### STORED DATA
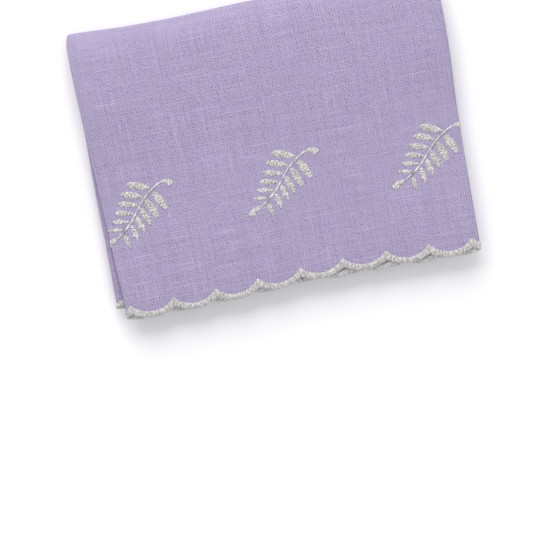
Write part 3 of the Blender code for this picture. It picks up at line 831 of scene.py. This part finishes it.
# %% Chart of one fern, about its own middle
STEM = ((-13.3, -10.7), (-0.5, -4.1), (-0.6, 6.2), (14.1, 12.4))
STEM_WIDTH = 0.9
STEM_FLARES_AT = 0.93                 # the share of the stem's curve that is of even width
FLARE_UPPER = ((13.0, 12.4), (17.5, 14.2), (19.9, 11.4))
FLARE_LOWER = ((13.0, 11.5), (16.6, 11.5), (17.4, 9.0))
LEAFLETS_PER_SIDE = 6
LEAFLET_OFF_STEM = 1.1                # from the middle of the stem to a leaflet's first stitch
LEAFLETS = {
    # side: (at, angle, length, width) of the first, by the cut end, and of the last
    "upper": ((0.85, 157.5, 11.2, 4.0), (0.13, 171.5, 7.0, 2.2)),
    "lower": ((0.85, -65.0, 11.2, 4.4), (0.10, -85.0, 6.9, 2.6)),
}
TIP_LEAFLET = (206.5, 7.7, 3.3)
LEAF_SHAPES = {                       # length and width, as shares
    "upper": ((0.0, 0.26), (0.14, 0.52), (0.38, 0.90), (0.62, 1.0), (0.88, 0.76), (1.0, 0.42)),
    "lower": ((0.0, 0.34), (0.14, 0.68), (0.38, 1.0), (0.62, 0.90), (0.88, 0.54), (1.0, 0.30)),
}
FERNS = (
    # name            U      V     turn, of the middle of each fern
    ("fern_left",   -72.3,  52.1,   1.0),
    ("fern_middle",   0.1,  53.5,   0.6),
    ("fern_right",   72.2,  52.2,  -1.6),
)


def curve_point(points, t):
    """A point of a Bezier curve with any number of handles: halve in on it pair by pair."""
    points = [Vector(point) for point in points]
    while len(points) > 1:
        points = [a.lerp(b, t) for a, b in zip(points, points[1:])]
    return points[0]


def stem_point(t, off=0.0):
    """A point of the stem from its tip (0) to its cut end (1), moved square to it by off."""
    along = (curve_point(STEM, t + 0.01) - curve_point(STEM, t - 0.01)).normalized()
    return curve_point(STEM, t) + off * Vector((-along.y, along.x))


def fern_leaflets():
    """Every leaflet of a fern as (base, shape, angle, length, width)."""
    yield stem_point(0.0), "upper", *TIP_LEAFLET
    for side, (first, last) in LEAFLETS.items():
        hand = 1 if side == "upper" else -1
        for i in range(LEAFLETS_PER_SIDE):
            share = i / (LEAFLETS_PER_SIDE - 1)
            t, *sizes = (a + (b - a) * share for a, b in zip(first, last))
            yield stem_point(t, hand * LEAFLET_OFF_STEM), side, *sizes


print(f"a fern has {len(list(fern_leaflets()))} leaflets")

# %% Stitches across one leaflet, and of the stem
THINNEST = 0.6                        # the shortest stitch
SLANT = 0.28                          # of a leaflet's stitches, as a share of their length
STEM_STITCHES, FLARE_STITCHES = 27, 13
BACK_STITCH = 0.07                    # the length of a stem stitch, as a share of the stem's curve
STEM_SLANT = 0.12                     # how far its ends lie to either side of the stem's middle
SEWN_AS = {                           # width and crown of a thread, W of its ends, step of its number
    "leaflet": (THREAD_PITCH * 1.18, 0.34, LEAFLET_BASE, 1.0),
    "stem": (STEM_WIDTH, 0.28, STEM_BASE, 0.45),
    "flare": (THREAD_PITCH * 1.1, 0.12, STEM_BASE, 0.9),
}


def leaf_width_at(shape, share):
    """The width of a leaflet at a share of its length, over its full width."""
    points = LEAF_SHAPES[shape]
    for (s0, w0), (s1, w1) in zip(points, points[1:]):
        if share <= s1:
            return w0 + (w1 - w0) * (share - s0) / (s1 - s0)
    return points[-1][1]


def leaflet_stitches(base, shape, angle, length, width):
    """Satin stitches across a leaflet, a little slanted, as pairs of ends."""
    out = Vector((math.cos(math.radians(angle)), math.sin(math.radians(angle))))
    across = Vector((-out.y, out.x))
    count = round(length / THREAD_PITCH)
    for i in range(count):
        share = (i + 0.5) / count
        half = across * max(THINNEST, width * leaf_width_at(shape, share)) / 2
        slant = out * SLANT * half.length
        middle = base + out * length * share
        yield middle - half - slant, middle + half + slant


def stem_stitches():
    """Overlapping back stitches along the stem, as pairs of ends."""
    for i in range(STEM_STITCHES):
        t = STEM_FLARES_AT * i / STEM_STITCHES
        yield stem_point(t, -STEM_SLANT), stem_point(t + BACK_STITCH, STEM_SLANT)


def flare_stitches():
    """Satin stitches across the flare, that turn from square to the stem to along its cut."""
    for i in range(FLARE_STITCHES):
        share = i / (FLARE_STITCHES - 1)
        yield curve_point(FLARE_UPPER, share), curve_point(FLARE_LOWER, share)


def fern_stitches(u, v, turn):
    """All stitches of one fern, laid on the flat cloth."""
    middle, turned = Vector((u, v)), Matrix.Rotation(math.radians(turn), 2)
    sewn = [("leaflet", ends) for leaflet in fern_leaflets() for ends in leaflet_stitches(*leaflet)]
    sewn += [("stem", ends) for ends in stem_stitches()] + [("flare", ends) for ends in flare_stitches()]
    laid = []
    for part, (a, b) in sewn:
        wide, crown, base, step = SEWN_AS[part]
        laid.append((lay_rod(middle + turned @ a, middle + turned @ b, wide, crown, base), step))
    return laid


ferns = {}
for name, u, v, turn in FERNS:
    ferns[name] = sew(name + "_stitches", ROD, fern_stitches(u, v, turn), thread["fern"])

# %% [markdown]
# ## Which piece stands for which solid
# Every dressed piece rides on the towel's one body, and takes the place of the plain solid that it
# covers.

# %% Ride and replace
DRESSED = [(cloth, "towel_cloth", "linen"), (border_top, "scallop_border_a", "thread"),
           (border_under, "scallop_border_b", "thread")]
DRESSED += [(fern, name, "thread") for name, fern in ferns.items()]
for piece, solid, slot in DRESSED:
    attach(piece, "root")
    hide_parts(solid)
print("six pieces stand for six solids")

### WHAT YOU WILL DO
Extract the complete listing above, reproducing each line exactly.

### TASK ANSWER
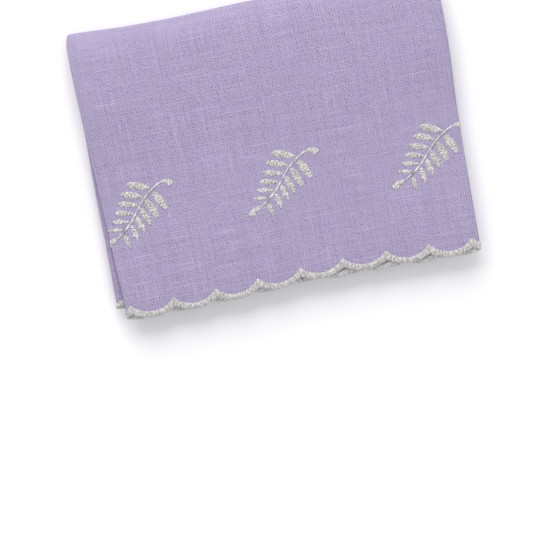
Write part 3 of the Blender code for this picture. It picks up at line 831 of scene.py. This part finishes it.
# %% Chart of one fern, about its own middle
STEM = ((-13.3, -10.7), (-0.5, -4.1), (-0.6, 6.2), (14.1, 12.4))
STEM_WIDTH = 0.9
STEM_FLARES_AT = 0.93                 # the share of the stem's curve that is of even width
FLARE_UPPER = ((13.0, 12.4), (17.5, 14.2), (19.9, 11.4))
FLARE_LOWER = ((13.0, 11.5), (16.6, 11.5), (17.4, 9.0))
LEAFLETS_PER_SIDE = 6
LEAFLET_OFF_STEM = 1.1                # from the middle of the stem to a leaflet's first stitch
LEAFLETS = {
    # side: (at, angle, length, width) of the first, by the cut end, and of the last
    "upper": ((0.85, 157.5, 11.2, 4.0), (0.13, 171.5, 7.0, 2.2)),
    "lower": ((0.85, -65.0, 11.2, 4.4), (0.10, -85.0, 6.9, 2.6)),
}
TIP_LEAFLET = (206.5, 7.7, 3.3)
LEAF_SHAPES = {                       # length and width, as shares
    "upper": ((0.0, 0.26), (0.14, 0.52), (0.38, 0.90), (0.62, 1.0), (0.88, 0.76), (1.0, 0.42)),
    "lower": ((0.0, 0.34), (0.14, 0.68), (0.38, 1.0), (0.62, 0.90), (0.88, 0.54), (1.0, 0.30)),
}
FERNS = (
    # name            U      V     turn, of the middle of each fern
    ("fern_left",   -72.3,  52.1,   1.0),
    ("fern_middle",   0.1,  53.5,   0.6),
    ("fern_right",   72.2,  52.2,  -1.6),
)


def curve_point(points, t):
    """A point of a Bezier curve with any number of handles: halve in on it pair by pair."""
    points = [Vector(point) for point in points]
    while len(points) > 1:
        points = [a.lerp(b, t) for a, b in zip(points, points[1:])]
    return points[0]


def stem_point(t, off=0.0):
    """A point of the stem from its tip (0) to its cut end (1), moved square to it by off."""
    along = (curve_point(STEM, t + 0.01) - curve_point(STEM, t - 0.01)).normalized()
    return curve_point(STEM, t) + off * Vector((-along.y, along.x))


def fern_leaflets():
    """Every leaflet of a fern as (base, shape, angle, length, width)."""
    yield stem_point(0.0), "upper", *TIP_LEAFLET
    for side, (first, last) in LEAFLETS.items():
        hand = 1 if side == "upper" else -1
        for i in range(LEAFLETS_PER_SIDE):
            share = i / (LEAFLETS_PER_SIDE - 1)
            t, *sizes = (a + (b - a) * share for a, b in zip(first, last))
            yield stem_point(t, hand * LEAFLET_OFF_STEM), side, *sizes


print(f"a fern has {len(list(fern_leaflets()))} leaflets")

# %% Stitches across one leaflet, and of the stem
THINNEST = 0.6                        # the shortest stitch
SLANT = 0.28                          # of a leaflet's stitches, as a share of their length
STEM_STITCHES, FLARE_STITCHES = 27, 13
BACK_STITCH = 0.07                    # the length of a stem stitch, as a share of the stem's curve
STEM_SLANT = 0.12                     # how far its ends lie to either side of the stem's middle
SEWN_AS = {                           # width and crown of a thread, W of its ends, step of its number
    "leaflet": (THREAD_PITCH * 1.18, 0.34, LEAFLET_BASE, 1.0),
    "stem": (STEM_WIDTH, 0.28, STEM_BASE, 0.45),
    "flare": (THREAD_PITCH * 1.1, 0.12, STEM_BASE, 0.9),
}


def leaf_width_at(shape, share):
    """The width of a leaflet at a share of its length, over its full width."""
    points = LEAF_SHAPES[shape]
    for (s0, w0), (s1, w1) in zip(points, points[1:]):
        if share <= s1:
            return w0 + (w1 - w0) * (share - s0) / (s1 - s0)
    return points[-1][1]


def leaflet_stitches(base, shape, angle, length, width):
    """Satin stitches across a leaflet, a little slanted, as pairs of ends."""
    out = Vector((math.cos(math.radians(angle)), math.sin(math.radians(angle))))
    across = Vector((-out.y, out.x))
    count = round(length / THREAD_PITCH)
    for i in range(count):
        share = (i + 0.5) / count
        half = across * max(THINNEST, width * leaf_width_at(shape, share)) / 2
        slant = out * SLANT * half.length
        middle = base + out * length * share
        yield middle - half - slant, middle + half + slant


def stem_stitches():
    """Overlapping back stitches along the stem, as pairs of ends."""
    for i in range(STEM_STITCHES):
        t = STEM_FLARES_AT * i / STEM_STITCHES
        yield stem_point(t, -STEM_SLANT), stem_point(t + BACK_STITCH, STEM_SLANT)


def flare_stitches():
    """Satin stitches across the flare, that turn from square to the stem to along its cut."""
    for i in range(FLARE_STITCHES):
        share = i / (FLARE_STITCHES - 1)
        yield curve_point(FLARE_UPPER, share), curve_point(FLARE_LOWER, share)


def fern_stitches(u, v, turn):
    """All stitches of one fern, laid on the flat cloth."""
    middle, turned = Vector((u, v)), Matrix.Rotation(math.radians(turn), 2)
    sewn = [("leaflet", ends) for leaflet in fern_leaflets() for ends in leaflet_stitches(*leaflet)]
    sewn += [("stem", ends) for ends in stem_stitches()] + [("flare", ends) for ends in flare_stitches()]
    laid = []
    for part, (a, b) in sewn:
        wide, crown, base, step = SEWN_AS[part]
        laid.append((lay_rod(middle + turned @ a, middle + turned @ b, wide, crown, base), step))
    return laid


ferns = {}
for name, u, v, turn in FERNS:
    ferns[name] = sew(name + "_stitches", ROD, fern_stitches(u, v, turn), thread["fern"])

# %% [markdown]
# ## Which piece stands for which solid
# Every dressed piece rides on the towel's one body, and takes the place of the plain solid that it
# covers.

# %% Ride and replace
DRESSED = [(cloth, "towel_cloth", "linen"), (border_top, "scallop_border_a", "thread"),
           (border_under, "scallop_border_b", "thread")]
DRESSED += [(fern, name, "thread") for name, fern in ferns.items()]
for piece, solid, slot in DRESSED:
    attach(piece, "root")
    hide_parts(solid)
print("six pieces stand for six solids")